心底的荣华梦,引逗着她频频出席“派推”,王琦瑶家的沙龙 ,几至“在上海这地方也可算得上一个著名了”——人们慕名而来,于是老克腊来了,长脚来了。保守旧时尚,以困守为激进的老克腊,自然对王琦瑶百般欣赏、痴迷,直至生发“相距有四分之一世纪”的畸恋。可当王琦瑶推出藏宝匣想托付余生时却临阵脱逃。久已窥觑的长脚,在走投无路之际铤而走险,成了王琦瑶的掘墓人。
在王琦瑶分娩后,其母曾经骂她 “自轻自践”。其实,不独如此。在旧上海滩,天生丽质要么“泯然众人”也,要么做交际花,被人圈养。可一旦宠爱惯了,即便放飞已然失了飞翔的能力。说到底这并非个人的悲剧,是造化弄人。社会上普遍的男女不平等意识,使女性不得不能以依附男人为人生目标。在时代大背景下,理想、躁动、追逐、挣扎直至幻灭,王琦瑶只不过是时代悲剧里千千万万中的一个。

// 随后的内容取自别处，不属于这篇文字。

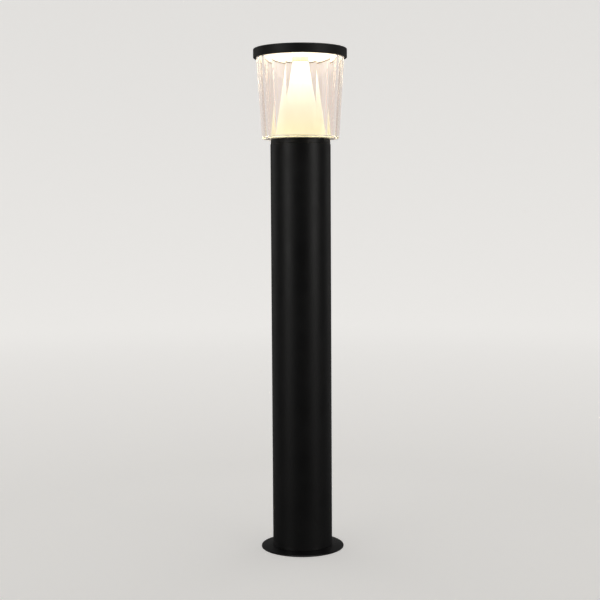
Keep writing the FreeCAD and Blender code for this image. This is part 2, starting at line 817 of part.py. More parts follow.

就情节而论,30万字的《长恨歌》只需半数足矣。其余的散文细描,可一删了之。当然,这恐怕也是作者的独出机杼。正是这些最能体现上海特色的服饰,商市、特色美食,弄堂,民间社交及生活方式,构建了大上海独有的历史风情,自然为王琦瑶们的爱恨情仇提供了深厚的文化铺排,于是有根有基,开花结果。正因了作家借此展现长达半个多世纪变迁中的人和城市,其《长恨歌》被誉为“现代上海史诗”。